Usted puede manifestarse por su derecho a tomar o servir cerveza, por su derecho a ir a esquiar, por su derecho a gasear a seis millones de judíos, por su derecho a descreer de la medicina y por su derecho a ser gilipolllas, pero lo de reivindicar los derechos de las mujeres es otra historia. Lo que las feministas y los feministos no acaban de entender es que el verdadero peligro no consiste en que vayan a expandir el coronavirus (lo que al fin y al cabo da igual, ya que beneficia a la industria farmacéutica y al negocio en alza de las funerarias) sino que están expandiendo el feminismo, perniciosa doctrina que insiste en el disparate de que los hombres y las mujeres son iguales, cuando desde la Revolución Francesa se sabe que los que nacen libres e iguales son los hombres. Los negros, los moros, los gitanos y otras minorías ya es otro cantar -por no hablar de los pobres- pero de lo que no cabe duda es de que el texto original decía "hombres".

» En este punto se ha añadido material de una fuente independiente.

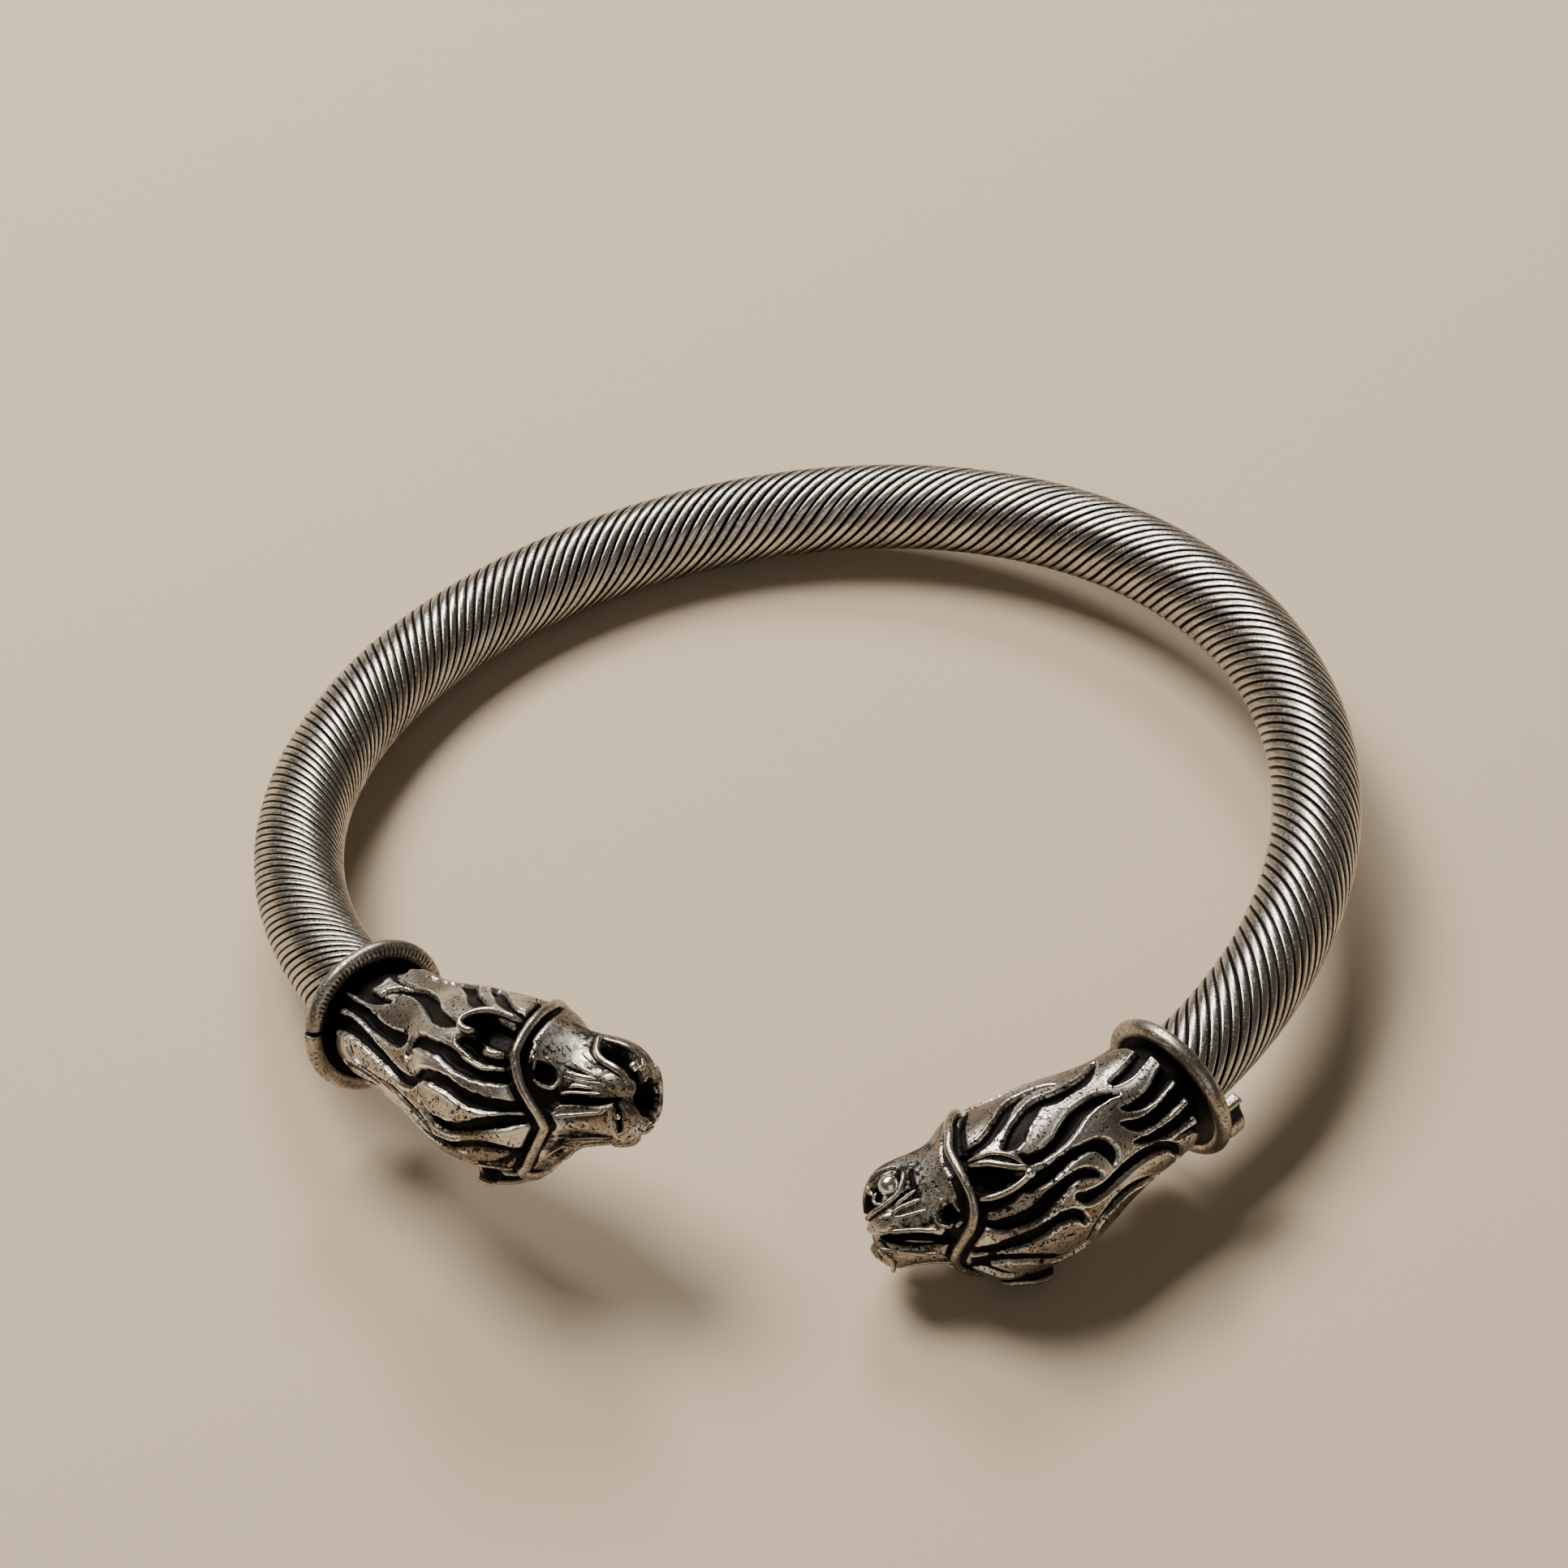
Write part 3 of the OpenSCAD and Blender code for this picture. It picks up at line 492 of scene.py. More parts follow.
class HeadChart:
    """A head's skin on a chart of length s from the collar and angle q from the crown, where
    positive q is the animal's right. Rows are lengths and columns are angles."""

    def __init__(self, rows, columns, degree):
        self.s = rows
        self.q = columns
        self.degree = degree
        self.height = np.zeros((len(rows), len(columns)))
        self.dark = np.zeros_like(self.height)

    def window(self, path, reach):
        """Index of the chart's part within reach of a path, and its rows and columns."""
        low, high = path.min(0) - reach, path.max(0) + reach
        rows = np.flatnonzero((self.s > low[0]) & (self.s < high[0]))
        across = self.q * self.degree
        columns = np.flatnonzero((across > low[1]) & (across < high[1]))
        return np.ix_(rows, columns), rows, columns

    def inside(self, points, reach):
        """How far each point near a path lies inside its outline: half of the path's width
        there minus the distance to the path. The points are (length, angle, width)."""
        path = through_points(np.array(points, float) * [1, self.degree, 0.5], CARVE_STEPS)
        widths = np.maximum(path[:, 2], 0)
        part, rows, columns = self.window(path[:, :2], reach)
        s, across = self.s[rows][:, None], (self.q * self.degree)[columns][None, :]
        best = np.full((len(rows), len(columns)), -np.inf)
        for a, b, wa, wb in zip(path[:-1], path[1:], widths[:-1], widths[1:]):
            step = b[:2] - a[:2]
            u = ((s - a[0]) * step[0] + (across - a[1]) * step[1]) / (step @ step + 1e-12)
            u = np.clip(u, 0, 1)
            gap = np.hypot(s - a[0] - u * step[0], across - a[1] - u * step[1])
            best = np.maximum(best, wa + (wb - wa) * u - gap)
        return part, best


def closed_tube(centres, side_way, lift_way, radii, sides):
    """Vertices and faces of a tube: circles round the centres in the plane of two unit ways,
    with a point at both ends. Angle v gives centre + radius (cos v side + sin v lift)."""
    v = np.linspace(0, 2 * np.pi, sides, endpoint=False)[None, :, None]
    ring = centres[:, None] + radii[:, None, None] * (
        np.cos(v) * side_way[:, None] + np.sin(v) * lift_way[:, None])
    return capped_grid(ring, centres[0], centres[-1])


def capped_grid(grid, first_pole, last_pole):
    """Vertices and faces of a closed skin: rows of points joined round and along, with a fan
    from a pole to the first row and from the last row to the other pole."""
    rows, columns = grid.shape[:2]
    points = np.vstack([grid.reshape(-1, 3), first_pole, last_pole])
    i, j = np.meshgrid(np.arange(rows - 1), np.arange(columns), indexing="ij")
    k = (j + 1) % columns
    quads = np.stack([i * columns + j, i * columns + k, (i + 1) * columns + k,
                      (i + 1) * columns + j], -1).reshape(-1, 4)
    j = np.arange(columns)
    k = (j + 1) % columns
    last = (rows - 1) * columns
    start = np.stack([np.full(columns, rows * columns), k, j], -1)
    end = np.stack([np.full(columns, rows * columns + 1), last + j, last + k], -1)
    return points, quads, np.vstack([start, end])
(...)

No hace ni dos meses que una muchachita vestida de azul, una falangista de pasarela con un pintalabios bien chulo, daba un matiz inesperado al término "feminazi". Decir en voz bien alta, a más de medio siglo de Auschwitz, que los judíos siguen siendo el problema no es tan escandaloso como señalar que las mujeres necesitan una solución. Por eso el delegado del gobierno en Madrid ofreció una rueda de prensa explicando por qué permitía unas manifestaciones y otras no, un parlamento bien gracioso en el que, entre el índice de contagios, el sumatorio de asistentes y los diferentes criterios, estuvo a punto de concluir con un homenaje a Antonio Ozores: "¡No, hija, no!" Probablemente, el hecho de que el buen hombre se apellide Franco tiene algo que ver en el asunto. Ya se sabe que Franco es un apellido que viste mucho.
Es una suerte que un gobierno progresista, feminista y de izquierdas haya tenido el detalle de vetar que las mujeres se echen a las pancartas como si fuesen neonazis recitando el Mein Kampf, cayetanas con la minimiper, negacionistas recalcitrantes o tontas del culo sin más, porque no queremos ni imaginar qué habría sucedido si este curioso doble rasero lo hubiera adoptado el PP. Era previsible que si había un colectivo con dos dedos de frente para no salir en masa a las calles en mitad de la pandemia era el femenino plural, pero más vale prevenir. Por lo demás, el feminismo del PSOE consiste en usar mucho el lenguaje inclusivo y en colocar igual número de ministras que de ministros haciendo todos ellas, socialistas y socialistos, cosas de derechas. La reforma laboral, la ley mordaza, la regularización de los alquileres y ahora el 8-M demuestran una vez más que el PSOE es la continuación del PP por otros medios, sí, y por otras medias también. Si tiene que manifestarse, hágalo en la cocina pero, no moleste, por favor.